Monday, October 12, 2009

Iron Cross VII, mud, blood, sweat and tears in the woods

I pre-reged for this race a while ago when I had the 70 dollars to blow on a race. As the date for the race drew nearer I felt less and less prepared and motivated to do it and more and more people that said they were going to go dropped out. At the 11th hour I got hooked up with a ride with Team Bike Therapy's newest/first/oldest team member Misha (I hope I'm spelling that right) and Warren from Alliance. Misha was one of the founders of the team that would one day become Team Bicycle Therapy, he recently quit Amoroso's to go back to Therapy to start racing cross at the age of 60. Warren is a crit/ track powerhouse rider and is one of the riders responsible to pushing the drives ride to 36 mph on the first lap.
I have to thank Lee for helping to cut out a whole lot of driving time by helping tune Misha's Subaru WRX, it is a very quick car even, loaded with gear, three people and bikes. But we got to the camp ground where the IC lite race was earlier that day, and sat down to our spaghetti dinner in the dining hall. There were about 30 to 40 people in sweat shirts and flannels packing down second helpings of pasta. After dinner we grabbed a bunk house, it was a small partially open shelter with no heat or insulation or bunks. We all laid our sleeping bags and pads our and did our preped for the next day, filling camel backs, ect. Warren and Misha both brought a bottle of wine so we emptied both using our new iron cross pint glasses.
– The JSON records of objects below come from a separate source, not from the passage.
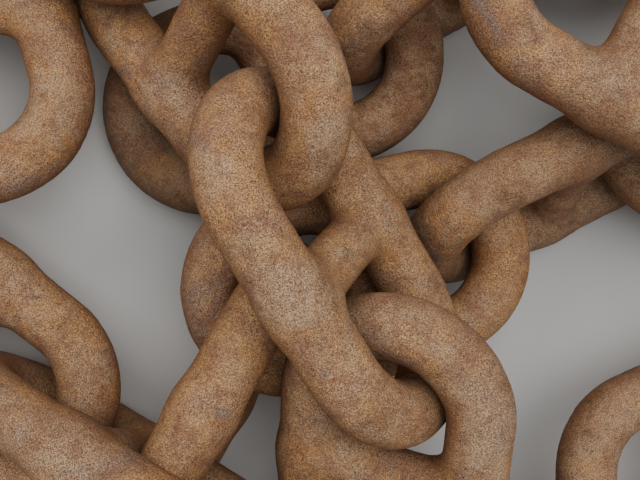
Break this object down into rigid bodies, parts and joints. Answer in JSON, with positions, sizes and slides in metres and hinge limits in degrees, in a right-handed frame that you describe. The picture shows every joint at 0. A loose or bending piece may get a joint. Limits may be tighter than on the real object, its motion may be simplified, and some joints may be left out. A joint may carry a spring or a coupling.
{
  "type": "heap of steel chain",
  "caption": "Loose heap of heavy stud-link steel chain, rusted all over, its runs of interlocked links lying across each other.",
  "frame": {"origin": "on the ground, below the middle of the heap's outline", "axes": "+Z up; +X is to the right and +Y is up in the picture, which looks straight down"},
  "size_m": [1.635, 1.521, 0.4014],
  "materials": {
    "rusted_steel": "heavily rusted, matt, pitted forged steel"
  },
  "bodies": {
    "root": {"link_01": "rusted_steel", "link_02": "rusted_steel", "link_03": "rusted_steel", "link_04": "rusted_steel", "link_05": "rusted_steel", "link_06": "rusted_steel", "link_07": "rusted_steel", "link_08": "rusted_steel", "link_09": "rusted_steel", "link_10": "rusted_steel", "link_11": "rusted_steel", "link_12": "rusted_steel", "link_13": "rusted_steel", "link_14": "rusted_steel", "link_15": "rusted_steel", "link_16": "rusted_steel", "link_17": "rusted_steel", "link_18": "rusted_steel", "link_19": "rusted_steel", "link_20": "rusted_steel", "link_21": "rusted_steel", "link_22": "rusted_steel", "link_23": "rusted_steel", "link_24": "rusted_steel", "link_25": "rusted_steel", "link_26": "rusted_steel", "link_27": "rusted_steel", "link_28": "rusted_steel", "link_29": "rusted_steel", "link_30": "rusted_steel", "link_31": "rusted_steel", "link_32": "rusted_steel"}
  },
  "joints": []
}
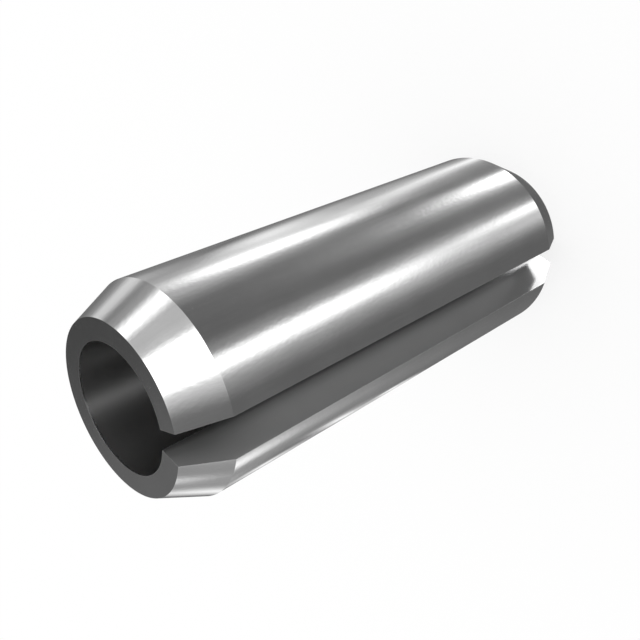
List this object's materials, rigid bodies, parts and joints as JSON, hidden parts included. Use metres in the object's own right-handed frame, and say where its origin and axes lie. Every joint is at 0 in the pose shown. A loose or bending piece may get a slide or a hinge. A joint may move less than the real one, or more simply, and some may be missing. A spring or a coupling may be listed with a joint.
{
  "type": "slotted spring pin",
  "caption": "Short open tube of rolled spring steel with a slot along its length and a cone at each end, pressed into a drilled hole to pin parts together.",
  "frame": {"origin": "centre of the base, on the pin's axis, at the lower end face that it stands on", "axes": "+Z along the pin's axis, up through the bore; the slot faces -Y; +X to the right when facing the slot"},
  "size_m": [0.0104, 0.0103, 0.028],
  "materials": {
    "spring_steel": "gloss"
  },
  "bodies": {
    "root": {"spring_pin": "spring_steel"}
  },
  "joints": []
}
As we where getting ready to turn in Chris Pagoda from ciclismo popped his head in the bunk house looking for a place to sleep.

The next morning it was cold, I was freezing after I got out of my sleeping bag. I did push ups to warm up every few minutes, put my chamios cream on with a cold hand and colder cream. Misha made some really good strong coffee but I really didn't wake up until after the first hard road climb and fire road climb. Check point one seamed to come really fast, I was in that early morning auto pilot until the first single track section that I conservatively picked my way though while everyone I passed on the climbs blew by me. But the whole ride until the third check point was pure pleasure. Crisp sunny day, 40+ mph descents on fire roads, bridging up to a small group on the roads and flat sections of fire roads and organizing a pace line, the leaves were at their peak fall colors and shimmered in the sun. The coarse was very well marked, the volunteers at the aid stations were extremely helpful.

Even the long hike-a-bikes where you shoulder your bike and hike for over a mile up the side of a mountain, where hard but not all that bad. After check point three, the road pitched up toward the sky, you would reach what from below looked like the top thinking it couldn't keep going, and it did, for about 5 miles of hard fire road climbing. My tempo was a bit to fast and on the rollers at the top of the climb I came within an inch of cracking. Which is where Warren did crack, after getting three flat tires both of his legs cramped up and he feel over, still clipped in and then started to cry from the pain. That is how hard of a race it was. The single track after the rollers was really tough, and the last hard climb on the single track is where I did crack, my legs cramped up and I had to walk my bike up the last part of the climb before the last hike-a-bike. Mercifully the last 5 miles of riding where on the road, they flew by, I rolled over the finish line after four hours and thirty five minutes in 45th place and received my iron cross socks.


The winner did it in three hours and fourty five mintues, and the last person in finished in seven hours and fourty minutes. Most races are as hard as you make them but this race is just hard period. But I'll be back next year, maybe I'll break 4 hours.

Images are from Felkerino's Flickr site

1 comments:

  1. Damn proud of you, Shane. Great recollection of the day's events. Sounds like you had an epic ride(torture). Hopefully i'll get to punish myself next year.